» DATA FOR THE TASK

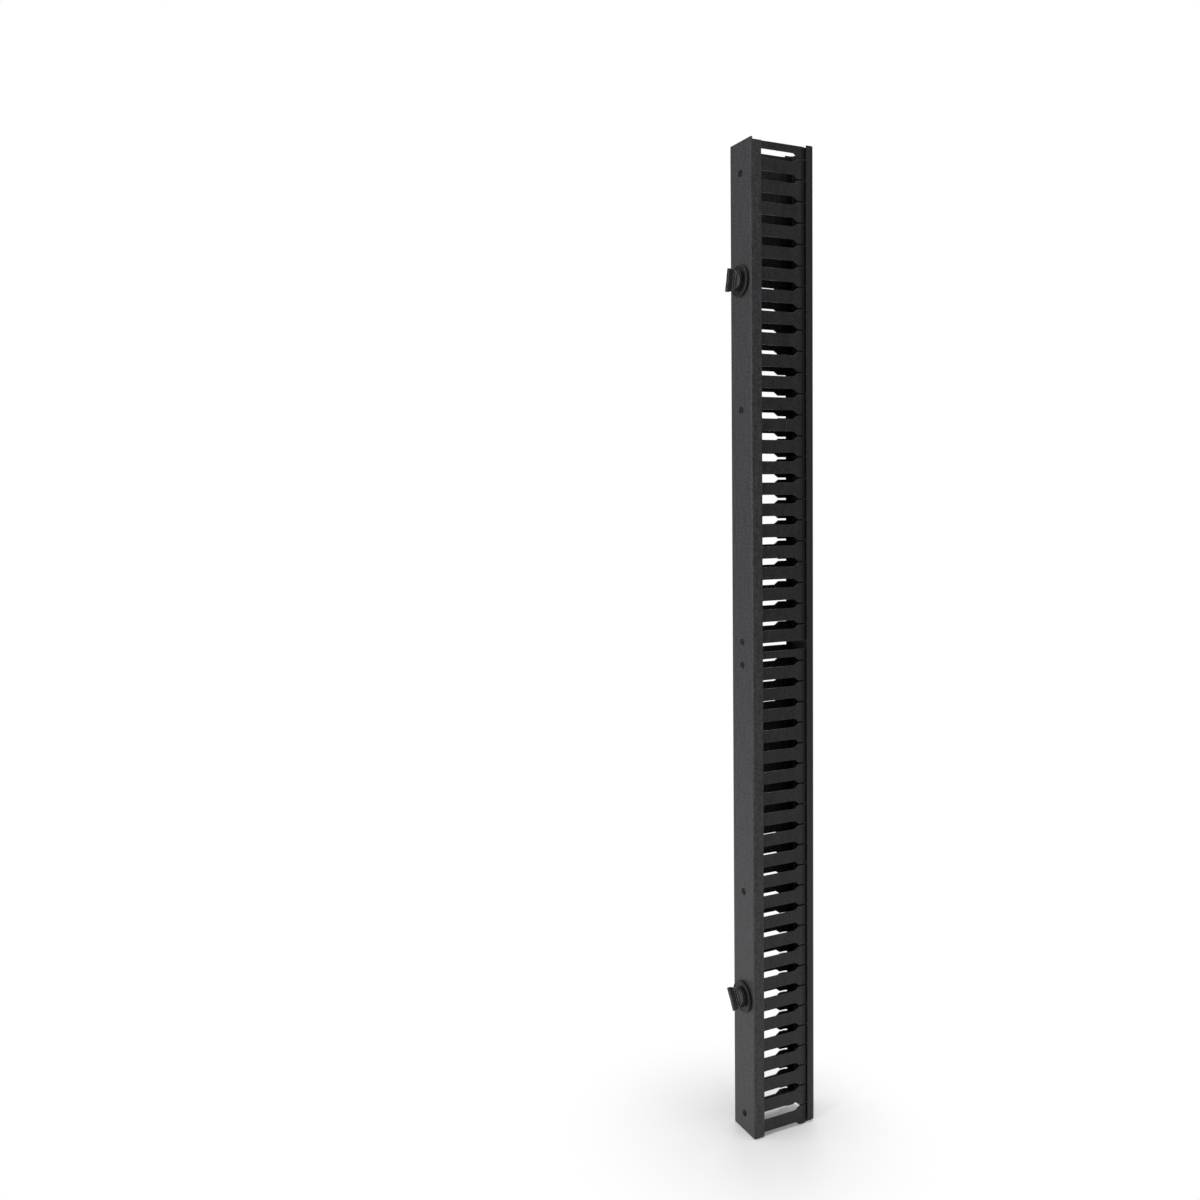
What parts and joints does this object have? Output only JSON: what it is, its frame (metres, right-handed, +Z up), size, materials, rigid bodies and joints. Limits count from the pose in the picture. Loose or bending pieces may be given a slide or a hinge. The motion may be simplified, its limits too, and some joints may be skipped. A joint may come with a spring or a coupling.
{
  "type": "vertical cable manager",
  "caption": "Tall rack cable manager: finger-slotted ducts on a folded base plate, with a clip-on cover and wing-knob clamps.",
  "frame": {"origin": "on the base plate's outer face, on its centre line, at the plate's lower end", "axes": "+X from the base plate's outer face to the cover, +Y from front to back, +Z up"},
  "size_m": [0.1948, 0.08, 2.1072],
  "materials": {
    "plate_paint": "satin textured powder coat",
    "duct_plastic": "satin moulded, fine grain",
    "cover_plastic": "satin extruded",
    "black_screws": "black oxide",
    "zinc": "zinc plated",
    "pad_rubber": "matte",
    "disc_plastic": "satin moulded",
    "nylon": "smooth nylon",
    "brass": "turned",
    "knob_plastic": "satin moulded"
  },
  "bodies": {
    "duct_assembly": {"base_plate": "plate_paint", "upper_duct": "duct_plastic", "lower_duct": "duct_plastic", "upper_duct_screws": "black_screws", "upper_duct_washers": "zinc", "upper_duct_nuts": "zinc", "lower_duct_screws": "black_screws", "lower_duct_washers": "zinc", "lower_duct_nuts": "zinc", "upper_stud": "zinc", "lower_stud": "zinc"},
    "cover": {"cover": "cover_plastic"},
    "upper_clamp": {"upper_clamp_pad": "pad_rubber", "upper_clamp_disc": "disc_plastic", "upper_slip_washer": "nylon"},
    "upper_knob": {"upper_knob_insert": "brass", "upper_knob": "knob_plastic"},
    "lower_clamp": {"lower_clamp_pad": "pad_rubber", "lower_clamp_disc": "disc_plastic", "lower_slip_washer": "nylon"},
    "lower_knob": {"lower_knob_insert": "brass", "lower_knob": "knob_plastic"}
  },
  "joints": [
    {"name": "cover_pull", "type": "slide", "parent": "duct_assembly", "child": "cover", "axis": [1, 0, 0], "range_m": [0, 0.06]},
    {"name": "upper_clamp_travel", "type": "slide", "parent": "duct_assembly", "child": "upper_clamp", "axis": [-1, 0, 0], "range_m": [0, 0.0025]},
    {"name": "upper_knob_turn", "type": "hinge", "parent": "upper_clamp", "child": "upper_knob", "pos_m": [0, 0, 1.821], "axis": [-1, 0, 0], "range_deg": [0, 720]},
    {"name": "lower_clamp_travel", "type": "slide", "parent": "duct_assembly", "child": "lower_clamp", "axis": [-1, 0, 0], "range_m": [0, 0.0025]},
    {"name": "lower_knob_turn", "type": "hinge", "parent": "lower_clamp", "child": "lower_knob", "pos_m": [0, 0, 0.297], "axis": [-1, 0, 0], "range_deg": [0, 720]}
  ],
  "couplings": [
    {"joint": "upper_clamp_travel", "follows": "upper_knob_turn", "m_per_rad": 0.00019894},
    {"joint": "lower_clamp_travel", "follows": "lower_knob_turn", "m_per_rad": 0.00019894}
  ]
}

---

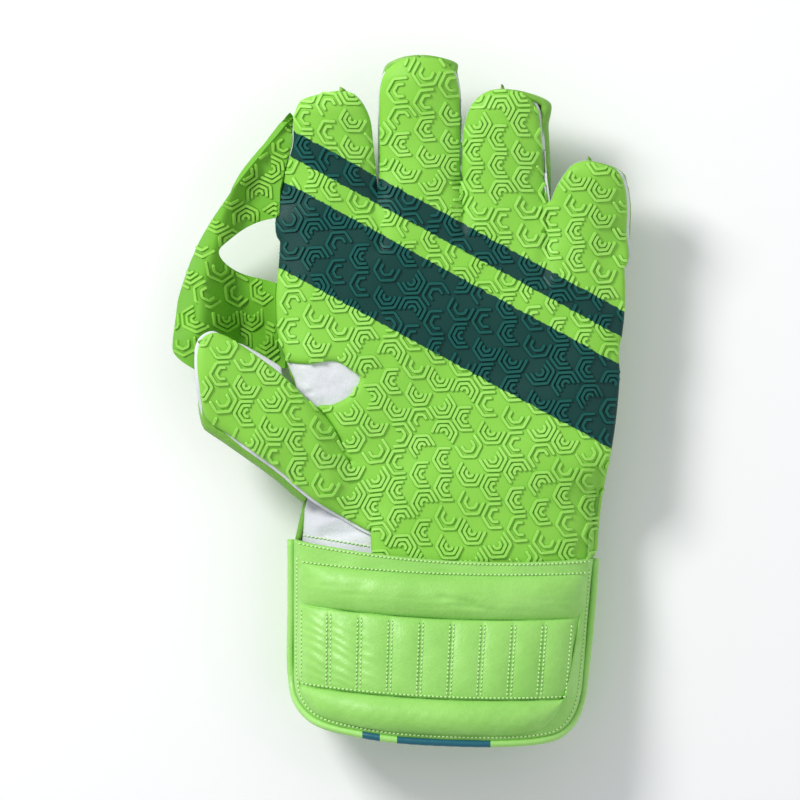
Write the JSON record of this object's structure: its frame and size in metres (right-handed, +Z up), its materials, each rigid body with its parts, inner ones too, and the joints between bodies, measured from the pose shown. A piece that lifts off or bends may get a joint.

» EXERCISE
Using the listing above, pick out each line that contains the word "parts", then copy it.

» THE RESPONSE
What parts and joints does this object have? Output only JSON: what it is, its frame (metres, right-handed, +Z up), size, materials, rigid bodies and joints. Limits count from the pose in the picture. Loose or bending pieces may be given a slide or a hinge. The motion may be simplified, its limits too, and some joints may be skipped. A joint may come with a spring or a coupling.
Write the JSON record of this object's structure: its frame and size in metres (right-handed, +Z up), its materials, each rigid body with its parts, inner ones too, and the joints between bodies, measured from the pose shown. A piece that lifts off or bends may get a joint.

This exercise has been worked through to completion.